Pathfinder Starfinder Society Subscriber
Koi Eokei wrote:
KingOfAnything wrote:
I don't think putting blade barrier on a gridline means it affects both adjacent squares. The caster would pick a side to affect.
I don't even think the caster could pick a side it effects. As it is a vertical effect and doesn't state a width, it would only give cover and effect anyone trying to pass through it.

Is there a meaningful difference between "on a gridline" and "infinitesimally to one side of the gridline"?


Dude, King, that was my whole argument it that other thread. There is definitely a difference, but no one was hearing it then. Lol.

I was using "line" and area rules for my argument, and that didn't blow over well, because it's an effect.

IF IT DID HAVE SIMILAR VERBAGE TO LINE EFFECTS, THEN YES, you have to pick the side it effects. Since it doesn't, you're supposed to just put it wherever you want and if it goes through the corner of my square, then I just argue, well my small sized character isn't close enough to that corner to be effected.

Sovereign Court

Pathfinder Starfinder Society Subscriber

I don't know what you were arguing against in JDLPF's comment, but referencing line rules was not the way to go about it. You definitely confused things. What were you objecting to? It would have helped a lot if you had quoted something.

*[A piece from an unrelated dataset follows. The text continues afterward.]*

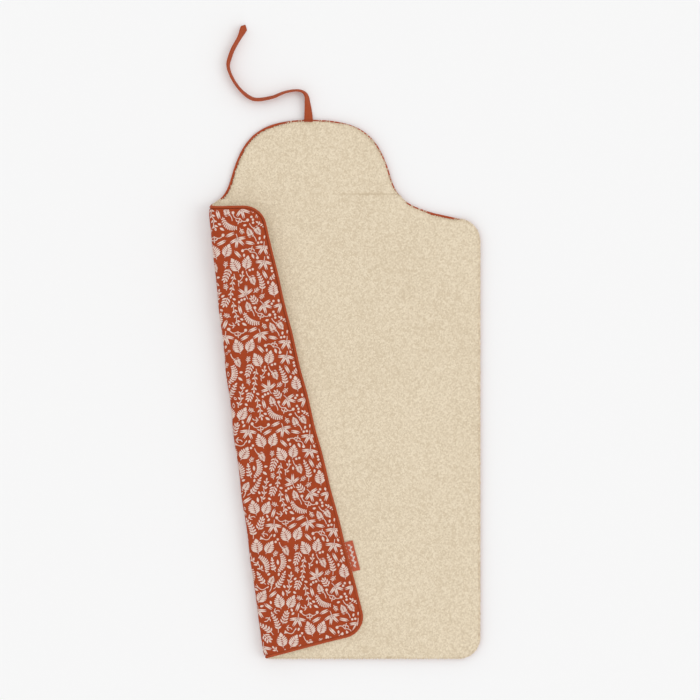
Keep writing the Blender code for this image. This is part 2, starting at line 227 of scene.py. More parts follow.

You only pick a side to affect if you do the easy thing and draw the wall down a gridline. You can get more creative with diagonals and such, but they just make a headache.


I honestly think spells with an effect (like walls) should originate in a corner or middle of one side, just for clear drawing purposes so you know what's effected. If blade barrier just down a gridline, or infinitesimally to one side, it would hold the same effect where it would only grant cover or cause issues if directly interacted with.

Sure its in my square, but like flaming sphere, make your save, declare which "side" you on within your square, and go about your day.


Pathfinder Roleplaying Game Superscriber; Pathfinder Starfinder Roleplaying Game Subscriber

FAQ'd.

I've seen it come up enough times to warrant space in the online FAQ.